→ **Short task**
Repeat exactly the lines of the listing below, please, starting with the first and ending with the line containing "cord seen inside."; leave out the rest.

═══ Data rows

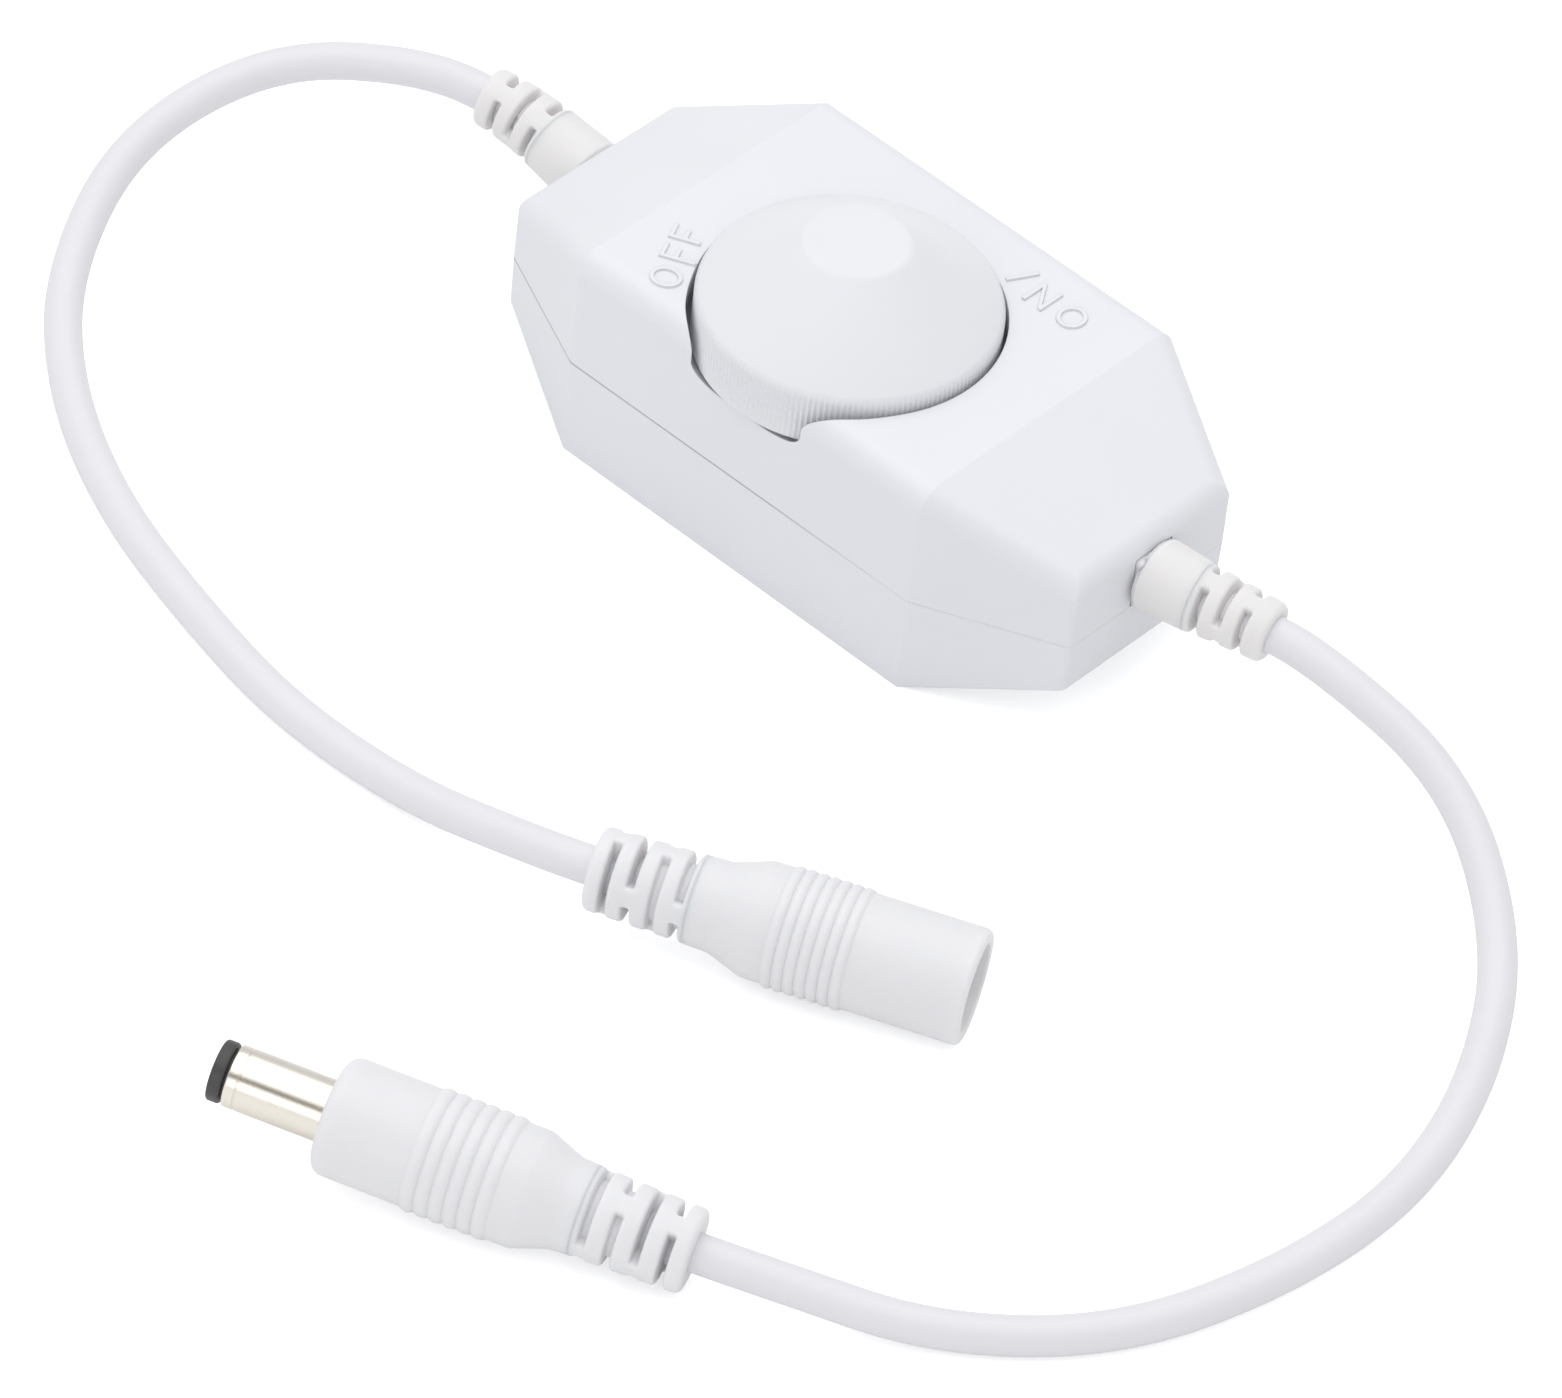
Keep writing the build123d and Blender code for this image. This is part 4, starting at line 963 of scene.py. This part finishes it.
@dataclass
class SlottedTail:
    """Slotted tail as one skin: rings and webs round soft-edged windows, with the cord seen inside.

    Args:
        slots: Centre of each window row along the track.
        cores: Radius left solid in each window row; zero leaves the cord bare.
        upright: Whether the webs of the first row stand at top and bottom.
        radii: Outer radius before the first window row and at the end of the collar.
        lead: Radius and station where the skin starts.
        end: Station of the collar's end.
        turn: Roll of the webs in degrees.
        width: Width of a window row's floor.
        web_half: Half of a web's width.
        soft: Edge radius of the windows.
        corner: Corner radius of the windows.
        collar: Edge radius of the collar's end.
        wall_slope: Steepness of a window's wall.
        cord_lap: How far a bare window's floor lies in the cord.
        inner_lap: How far the skin's inside lies in the cord.
    """

    slots: tuple[float, ...]
    cores: tuple[float, ...]
    upright: bool
    radii: tuple[float, float]
    lead: tuple[float, float]
    end: float
    turn: float = 0.0
    width: float = 0.76
    web_half: float = 1.05
    soft: float = 0.32
    corner: float = 0.25
    collar: float = 0.6
    wall_slope: float = 8.0
    cord_lap: float = 0.05
    inner_lap: float = 0.12

    def radius_at(self, station: float) -> float:
        """Outer radius at a station, without windows.

        Args:
            station: Distance along the track in millimetres.

        Returns:
            The radius in millimetres.
        """
        first = self.slots[0] - self.width / 2
        if station < first:
            share = (station - self.lead[1]) / (first - self.lead[1])
            return blend(self.lead[0], self.radii[0], share)
        share = (station - first) / (self.end - first)
        outer = blend(*self.radii, share)
        over = max(0.0, station - (self.end - self.collar))
        return outer - self.collar + math.sqrt(max(0.0, self.collar**2 - over**2))

    def surface(self, station: float, angle: float) -> float:
        """Radius of the skin at one spot.

        Args:
            station: Distance along the track in millimetres.
            angle: Angle round the track, without the roll.

        Returns:
            The radius in millimetres.
        """
        outer = self.radius_at(station)
        floor_drop = 0.0
        for index, slot in enumerate(self.slots):
            base = math.pi / 2 if self.upright == (index % 2 == 0) else 0.0
            apart = abs((angle - base + math.pi / 2) % math.pi - math.pi / 2)
            across = abs(station - slot) - self.width / 2 + self.corner
            around = self.web_half - apart * self.radii[0] + self.corner
            gap = math.hypot(max(across, 0.0), max(around, 0.0)) + min(max(across, around), 0.0) - self.corner
            if gap >= self.soft:
                continue
            depth = outer - max(self.cores[index], CORD_RADIUS - self.cord_lap)
            if gap > 0:
                drop = self.soft - math.sqrt(self.soft**2 - (self.soft - gap) ** 2)
            else:
                drop = self.soft - gap * self.wall_slope
            floor_drop = max(floor_drop, min(drop, depth))
        return outer - floor_drop

    def _grid(self) -> tuple[list[float], list[float]]:
        """Lays out the skin's points, close together at the windows' edges.

        Returns:
            Stations in millimetres and angles round the track.
        """
        steps = (-0.2, -0.12, -0.06, -0.02, 0.01, 0.04, 0.09, 0.16, 0.24, self.soft)
        collar_steps, round_steps = 8, 48
        stations = [self.lead[1]]
        for slot in self.slots:
            edge = self.width / 2
            stations += [slot - edge - step for step in reversed(steps)]
            stations += [slot + edge + step for step in steps]
        for step in range(collar_steps + 1):
            bow = math.sin(math.pi / 2 * step / collar_steps)
            stations.append(self.end - self.collar + self.collar * bow)
        angles = [2 * math.pi * step / round_steps for step in range(round_steps)]
        for quarter in range(4):
            for step in steps:
                offset = (self.web_half - step) / self.radii[0]
                angles += [quarter * math.pi / 2 + offset, (quarter * math.pi / 2 - offset) % (2 * math.pi)]
        return sorted(stations), sorted(set(round(angle, 4) for angle in angles))

    def add(self, maker: MeshMaker, track: Track) -> None:
        """Adds the skin to a mesh.

        Args:
            maker: The mesh to add to.
            track: Centre line.
        """
        stations, angles = self._grid()
        roll = math.radians(self.turn)
        inner = CORD_RADIUS - self.inner_lap
        rows: list[tuple[float, bool]] = [(self.lead[1], False)]
        rows += [(station, True) for station in stations]
        rows += [(self.end, False)]
        rings = []
        for station, shaped in rows:
            frame = track.frame(station * MM)
            ring = []
            for angle in angles:
                radius = self.surface(station, angle) if shaped else inner
                arm = Vector((math.cos(angle + roll), math.sin(angle + roll), 0))
                ring.append(frame @ (arm * (radius * MM)))
            rings.append(ring)
        maker.skin(rings, closed=True)


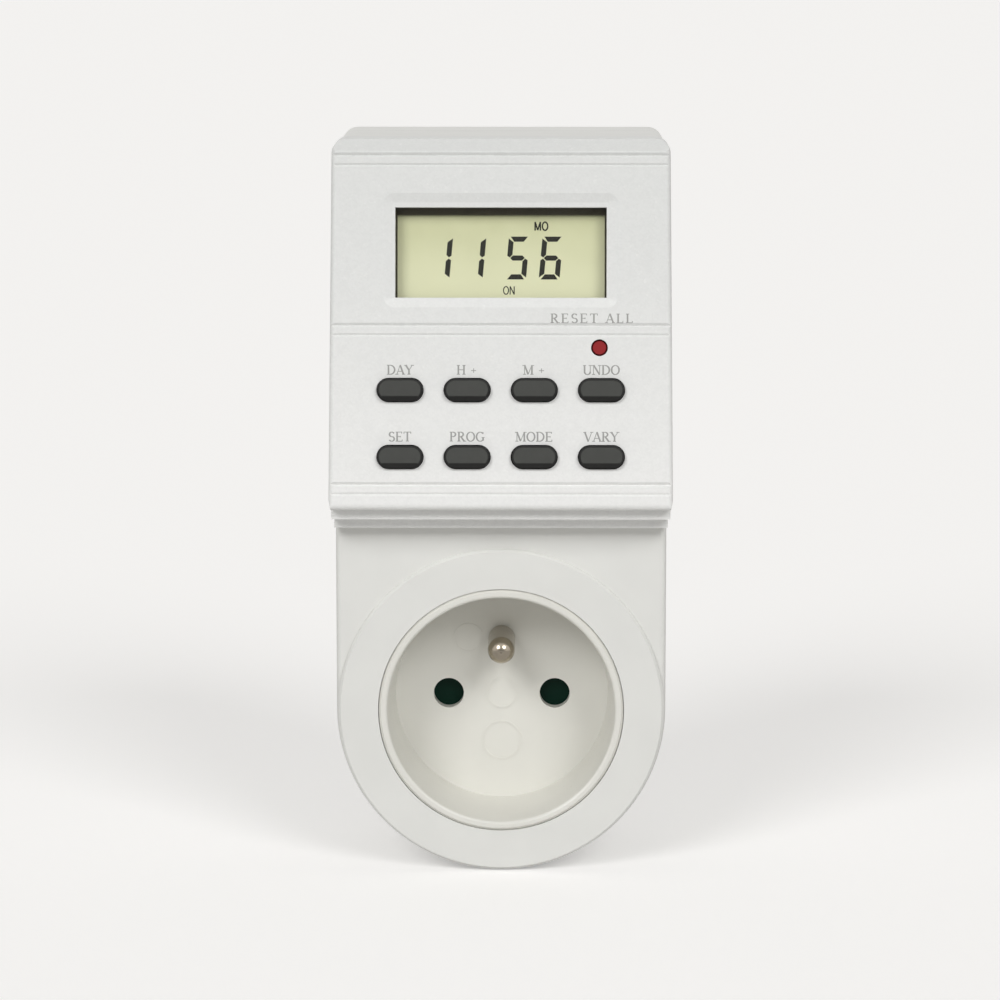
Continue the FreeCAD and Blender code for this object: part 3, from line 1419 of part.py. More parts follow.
def make_relay():
    """The relay that switches the outlet: base, yoke, coil, hinged armature, contacts and cover."""
    centre, up = dim.relay_across, POWER_LOW + dim.relay_rise
    left, right = centre - dim.relay_half_width, centre + dim.relay_half_width
    low, high = up - dim.relay_half_height, up + dim.relay_half_height
    base_front = POWER_FRONT + dim.relay_base_depth
    base = block("relay_base", left, right, low, high, POWER_FRONT, base_front)
    wall = dim.relay_cover_wall
    shell = block("relay_shell", left, right, low, high, base_front, base_front + dim.relay_cover_depth)
    hollow = block("relay_hollow", left + wall, right - wall, low + wall, high - wall, base_front - 1,
                   base_front + dim.relay_cover_depth - wall)
    cover = cut("relay_cover", shell, [hollow])
    half = dim.relay_yoke_half_width
    steel = dim.relay_yoke_thickness
    yoke_high = high - wall - dim.relay_yoke_margin
    yoke_front = base_front + dim.relay_yoke_depth
    coil_up = up - dim.relay_coil_drop
    near_side, far_side = centre - half, centre + half
    foot = block("relay_foot", near_side, far_side, coil_up - dim.relay_coil_radius, yoke_high, base_front,
                 base_front + steel)
    leg = block("relay_leg", near_side, far_side, yoke_high - steel, yoke_high, base_front, yoke_front)
    hinge_out = yoke_front + dim.armature_gap
    sweep = (yoke_high - coil_up + dim.relay_core_radius) * sine(dim.armature_swing)
    pole_front = hinge_out - sweep - dim.pole_clearance
    core = rod("relay_core", centre, coil_up, base_front, dim.relay_core_radius, pole_front - base_front)
    yoke = fuse("relay_yoke", [foot, leg, core])
    flange = dim.relay_flange
    coil_back = base_front + steel
    coil_front = pole_front - dim.relay_coil_gap
    core_hole = dim.relay_core_radius + dim.pin_fit
    length = coil_front - coil_back
    wound = dim.relay_coil_radius - dim.relay_coil_inset
    winding = rod("relay_winding", centre, coil_up, coil_back, wound, length)
    back_flange = rod("relay_back_flange", centre, coil_up, coil_back, dim.relay_coil_radius, flange)
    front_flange = rod("relay_front_flange", centre, coil_up, coil_front - flange, dim.relay_coil_radius,
                       flange)
    bore = rod("relay_coil_bore", centre, coil_up, coil_back - 1, core_hole, length + 2)
    coil = cut("relay_coil", fuse("relay_bobbin", [winding, back_flange, front_flange]), [bore])
    armature = block("relay_armature", near_side, far_side, yoke_high - dim.armature_length, yoke_high,
                     hinge_out, hinge_out + dim.armature_thickness)
    post_low = low + wall + dim.contact_post_margin
    post_half = dim.contact_post_width / 2
    posts = []
    for number, side in enumerate((-1, 1), start=1):
        across = centre + side * (half - post_half)
        posts.append(block("relay_post_%d" % number, across - post_half, across + post_half, post_low,
                           post_low + wall, base_front, base_front + dim.contact_post_height))
    return [base, cover, yoke, coil, armature, group("relay_contacts", posts)]


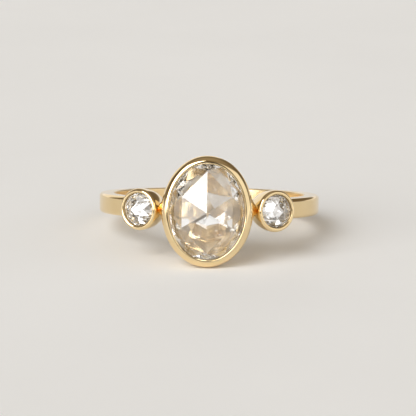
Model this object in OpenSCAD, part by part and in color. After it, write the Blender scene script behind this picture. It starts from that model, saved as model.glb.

══════

→ **Exercise output**
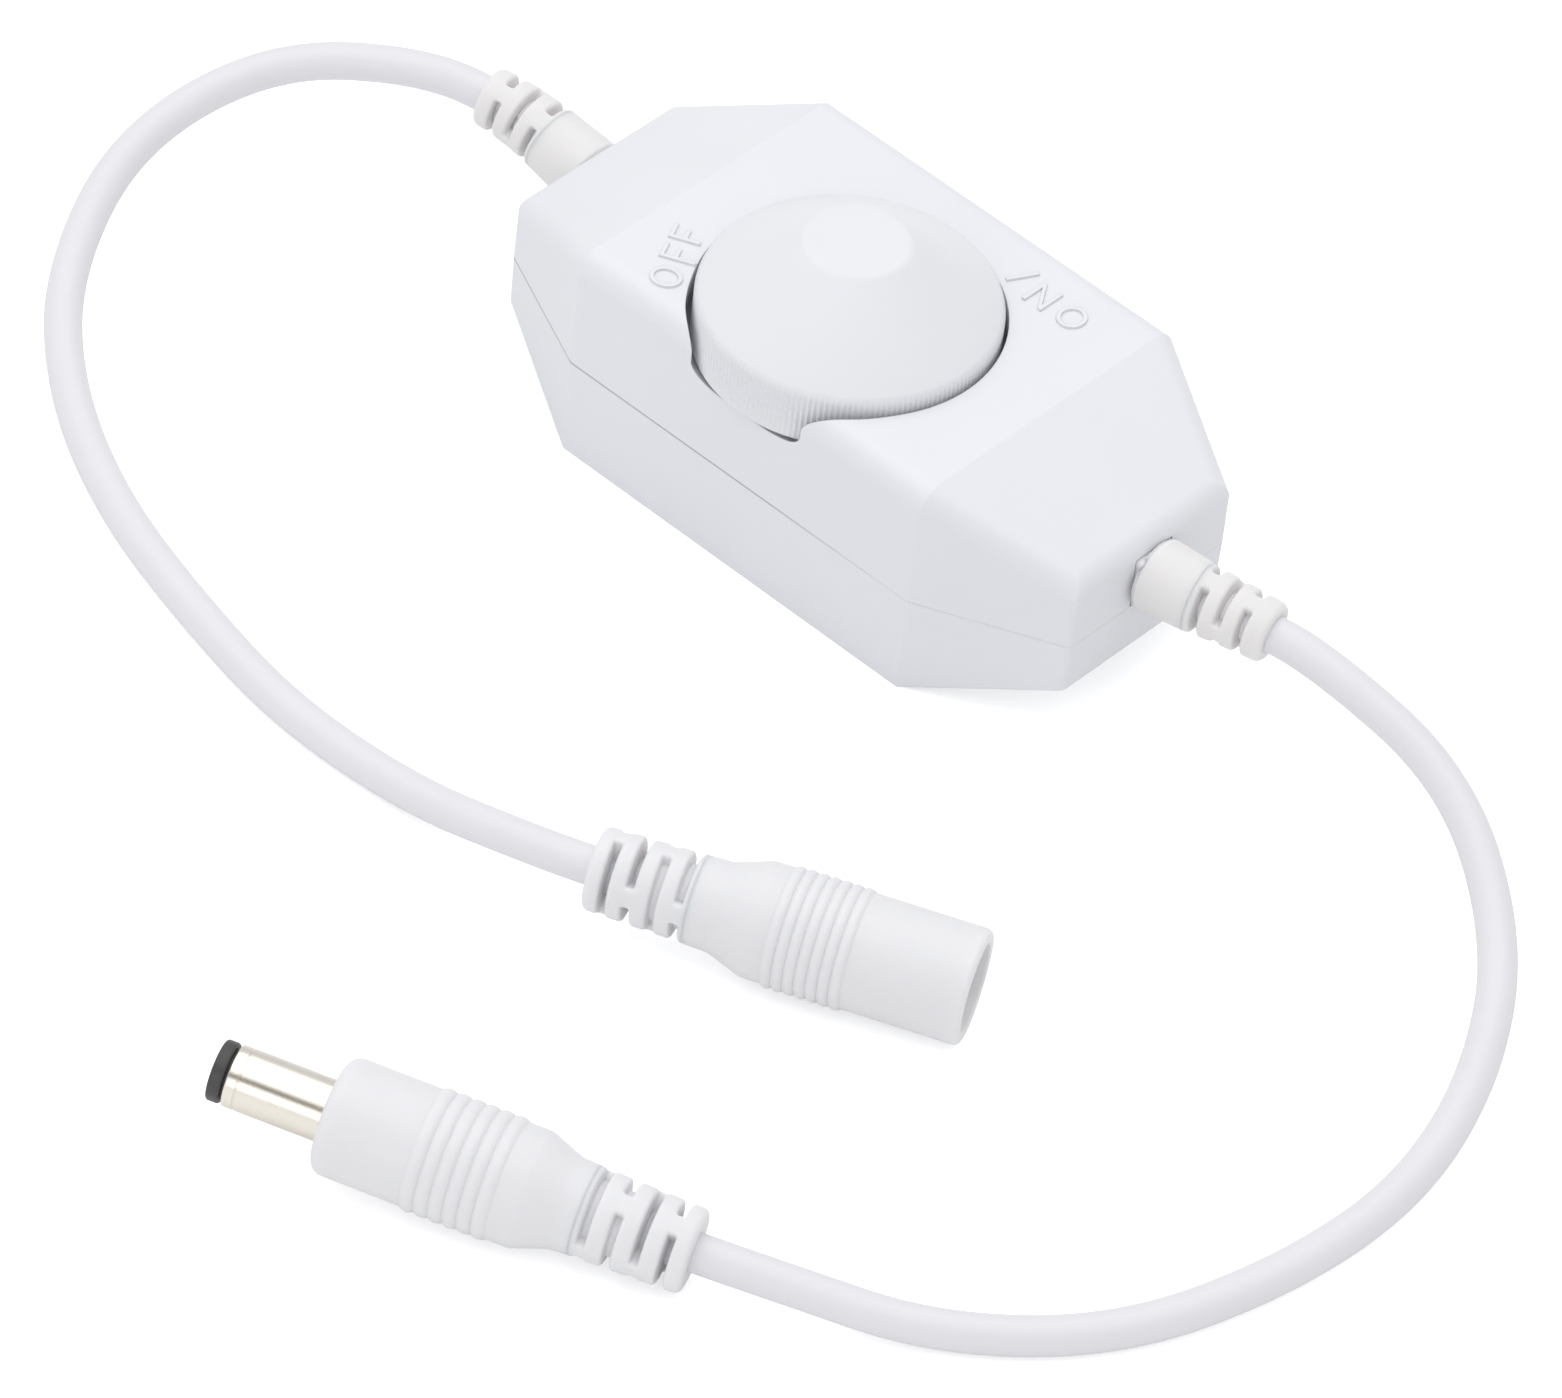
Keep writing the build123d and Blender code for this image. This is part 4, starting at line 963 of scene.py. This part finishes it.
@dataclass
class SlottedTail:
    """Slotted tail as one skin: rings and webs round soft-edged windows, with the cord seen inside.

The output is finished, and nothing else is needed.